Dieses Verhaltensschema macht eine Unfreiheit deutlich: Man macht sein emotionales Wohl von spezifischen Verhaltensweisen anderer Menschen abhängig und bringt sich in die Lage, sie zu einem erwünschten Verhalten (durch Bestrafen, Belohnen) manipulieren zu müssen. Leider macht man so aber auch nicht die gute Erfahrung, dass jemand freiwillig und gern auf eigene Wünsche eingeht. Diese Dynamik ist ein Hinweis darauf, dass man für sich keine Verantwortung übernimmt. Selbstverantwortung setzt jedoch die Kompetenz zur Selbstreflexion voraus.

Glaubt man erst einmal, dass das eigene Wohlbefinden vom Verhalten anderer abhängt, kann man sich im Leben natürlich auch so aufstellen, dass die anderen so sind, wie man sie braucht. Die Suche nach dieser „idealen Umwelt“ kann Menschen ein Leben lang beschäftigen. Sie kann immer wieder Auslöser für Frustration sein, wenn die Welt nicht das liefert, was man von ihr erwartet. Oftmals ist den Menschen, die manipulieren, ihr Handlungsmuster gar nicht bewusst. Sie handeln aus einer emotionalen Not heraus, ohne zu erkennen, was sie sich und anderen damit antun.

Selbstreflexion stärkt die persönliche Unabhängigkeit

Die Auseinandersetzung mit sich selbst ist der Schlüssel zu mehr Freiheit und Unabhängigkeit, auch vom Verhalten anderer. Die Selbstreflexion beginnt damit, sich des eigenen Anteils bewusst zu werden – warum etwas so aufwühlt, verletzt, aggressiv oder traurig macht. Wer nicht erkennt, dass er selbst der Erzeuger seiner Gefühle ist, bleibt in der Abhängigkeit davon, dass andere ihm unerwünschte Emotionen „verursachen“ können.

Folglich bleibt nur die Wahl, weiterhin darunter zu leiden oder die eigene innere Not zu bearbeiten, die dieses Verhalten auslöst. Erst dann können echte Bedürfnisse auf gesunde Weise kommuniziert und erfüllt werden – was schließlich zu einer tieferen Verbindung mit sich selbst und anderen führt.

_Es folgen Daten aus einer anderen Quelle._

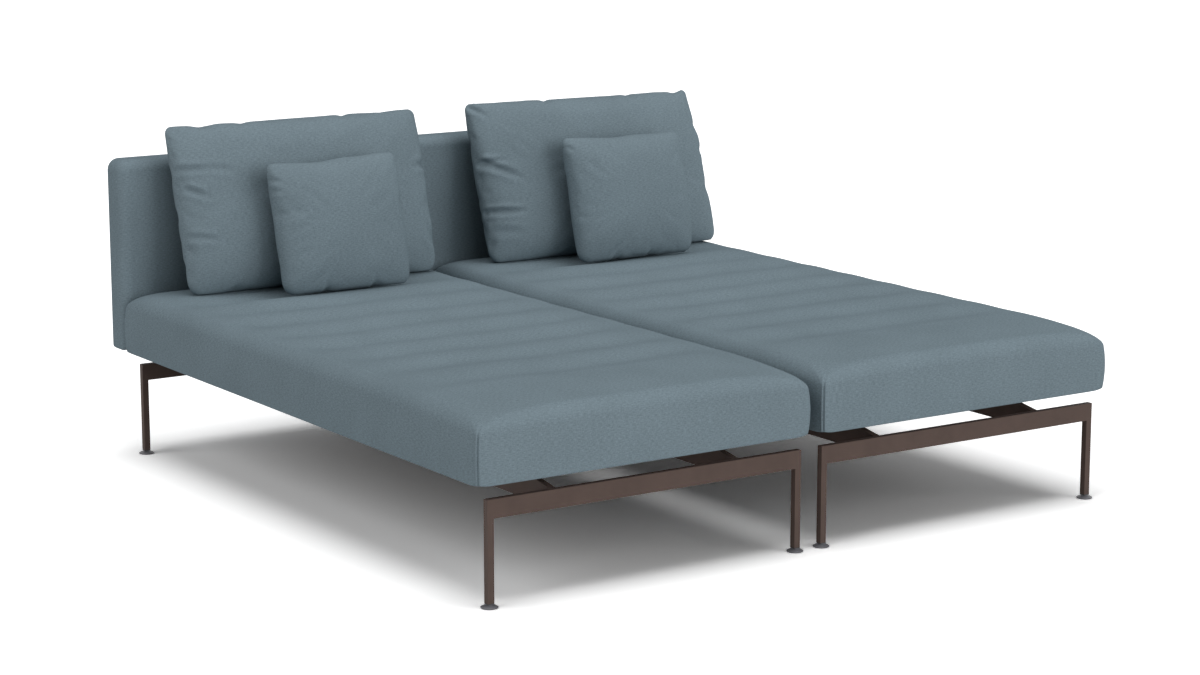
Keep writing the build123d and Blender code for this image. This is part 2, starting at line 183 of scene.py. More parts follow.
# Back
BACK_COUNTS = (120, 30, 5)
BACK_EDGE_STEPS = 8
BACK_TOP_CORNER = 0.028
BACK_FOOT_CORNER = 0.010
BACK_FRONT_EDGE = 0.026
BACK_REAR_EDGE = 0.009
BACK_CORNER_LOSS_SHARE = 0.6
BACK_CORNER_LEAST = 0.004

# Loose cushions
CUSHION_LEAN = math.radians(14.5)
CUSHION_SINK = 0.007
CUSHION_FOOT_CORNER = 0.034
CUSHION_TOP_CORNER = 0.017
CUSHION_CORNER_GROWTH_SHARE = 0.3
CUSHION_DRAW = 0.001
SOFT_GAP = 0.0003
CROWN_POWER = 4.0
CROWN_SHARPNESS = 0.5
LUMP_HEIGHTS = (0.0020, 0.0012)
LUMP_SCALES = (14, 40)
FACE_SEED_STEP = 5
SEAM_INSETS = (0.048, 0.036, 0.026, 0.018, 0.012, 0.007, 0.003, 0.0)
SEAM_LIP = 0.0020
SEAM_SINK_SHARE = 0.7
SWELL_PRESSURE = 1.0
SWELL_FRAMES = 20
SWELL_TRAVEL = 0.010
SWELL_START_SHARE = 0.92
SWELL_GROW_SHARE = 1.01
SWELL_QUALITY = 4
SWELL_STRETCH = 15
SWELL_SHEAR = 5
SWELL_BEND = 0.5
BELT_SHARE = 0.06
FOLD_FACE_DEPTH = 0.004
FOLD_LEAD_SHARE = 0.25
FOLD_END_SHARE = 1.15
FOLD_UPPER_SWELL_SHARE = 0.55
FOLD_UPPER_SWELL_WIDTHS = 1.9
FOLD_LOWER_SWELL_SHARE = 0.35
FOLD_LOWER_SWELL_WIDTHS = 2.1
CUSHION_SIZES = {"back": (0.692, 0.420), "throw": (0.358, 0.334)}
CUSHION_COUNTS = {"back": (96, 56, 4), "throw": (50, 46, 4)}
CUSHION_SEEDS = {
    "left_back_cushion": 7.3,
    "left_throw_cushion": 21.1,
    "right_back_cushion": 14.6,
    "right_throw_cushion": 33.7,
}

# Corners of each cushion's seam, from the middle of its lower edge:
# lower left, lower right, upper right and upper left
CUSHION_CORNERS = {
    "left_back_cushion": ((-0.346, 0.002), (0.344, 0.003), (0.342, 0.421), (-0.3535, 0.420)),
    "right_back_cushion": ((-0.346, 0.003), (0.371, 0.001), (0.338, 0.418), (-0.360, 0.423)),
    "left_throw_cushion": ((-0.175, 0.004), (0.177, 0.002), (0.180, 0.335), (-0.177, 0.330)),
    "right_throw_cushion": ((-0.182, 0.004), (0.177, 0.006), (0.181, 0.328), (-0.182, 0.334)),
}

# Folds of each front face, as start, end, depth and width
CUSHION_FOLDS = {
    "left_back_cushion": [
        ((-0.336, 0.310), (-0.258, 0.304), 0.0048, 0.007),
        ((-0.258, 0.304), (-0.195, 0.292), 0.0018, 0.008),
        ((-0.328, 0.259), (-0.276, 0.232), 0.0052, 0.007),
        ((-0.332, 0.144), (-0.266, 0.129), 0.0034, 0.007),
        ((0.330, 0.275), (0.285, 0.268), 0.0035, 0.008),
        ((0.332, 0.075), (0.305, 0.133), 0.0040, 0.010),
    ],
    "right_back_cushion": [
        ((-0.349, 0.412), (-0.312, 0.382), 0.0058, 0.007),
        ((-0.338, 0.266), (-0.288, 0.264), 0.0048, 0.006),
        ((-0.336, 0.258), (-0.242, 0.210), 0.0070, 0.008),
        ((-0.336, 0.136), (-0.246, 0.127), 0.0068, 0.007),
        ((-0.328, 0.084), (-0.248, 0.073), 0.0026, 0.010),
    ],
    "left_throw_cushion": [
        ((-0.172, 0.289), (-0.150, 0.277), 0.0026, 0.006),
        ((-0.172, 0.260), (-0.150, 0.257), 0.0020, 0.006),
        ((-0.070, 0.006), (-0.064, 0.036), 0.0030, 0.006),
        ((0.062, 0.006), (0.066, 0.034), 0.0030, 0.006),
    ],
    "right_throw_cushion": [
        ((-0.176, 0.308), (-0.158, 0.292), 0.0020, 0.006),
        ((-0.085, 0.006), (-0.072, 0.030), 0.0028, 0.006),
        ((0.025, 0.006), (0.029, 0.028), 0.0028, 0.006),
    ],
}

# Dents and ears of each outline, as place, pull and width
CUSHION_PULLS = {
    "left_back_cushion": [
        ((-0.262, 0.417), (0.0, -0.0055), 0.024),
        ((-0.150, 0.419), (0.0, -0.0030), 0.014),
        ((0.133, 0.420), (0.0, -0.0040), 0.013),
        ((0.342, 0.271), (-0.0050, 0.0), 0.012),
        ((0.343, 0.210), (0.0025, 0.0), 0.040),
    ],
    "right_back_cushion": [
        ((-0.119, 0.420), (0.0, -0.0045), 0.012),
        ((-0.200, 0.420), (0.0, 0.0020), 0.050),
        ((0.142, 0.418), (0.0, -0.0030), 0.014),
        ((0.300, 0.417), (0.0, -0.0050), 0.020),
        ((0.339, 0.417), (0.0010, 0.0050), 0.018),
        ((0.346, 0.317), (-0.0095, 0.0), 0.010),
        ((0.350, 0.282), (0.0075, 0.0), 0.026),
        ((0.351, 0.250), (-0.0055, 0.0), 0.010),
        ((0.357, 0.143), (-0.0040, 0.0), 0.010),
    ],
    "left_throw_cushion": [
        ((-0.040, 0.337), (0.0, -0.0055), 0.060),
        ((0.130, 0.340), (0.0, 0.0020), 0.030),
        ((-0.169, 0.200), (0.0025, 0.0), 0.050),
        ((-0.060, 0.006), (0.0, 0.0040), 0.012),
        ((0.074, 0.006), (0.0, 0.0040), 0.012),
    ],
    "right_throw_cushion": [
        ((-0.030, 0.333), (0.0, -0.0045), 0.060),
        ((-0.180, 0.190), (0.0025, 0.0), 0.060),
        ((0.182, 0.160), (0.0030, 0.0), 0.060),
        ((-0.068, 0.008), (0.0, 0.0040), 0.012),
        ((0.040, 0.008), (0.0, 0.0040), 0.012),
    ],
}

UNITS = {"left": -1, "right": 1}
RIGHT_ANGLE = 90
HALF_CORNER = 45
FIRST_CORNER = 225
TINY = 1e-9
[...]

Das Scheitern von Beziehungen ist oft auf einen Mangel an Selbstverantwortung zurückzuführen. Wer sich jedoch mit seinen Gefühlen und Bedürfnissen beschäftigt und bereit ist, die Verantwortung dafür zu übernehmen, ebnet den Weg für persönliches Wachstum. Er stärkt seine innere Unabhängigkeit und verbessert auch die Qualität seiner Beziehungen.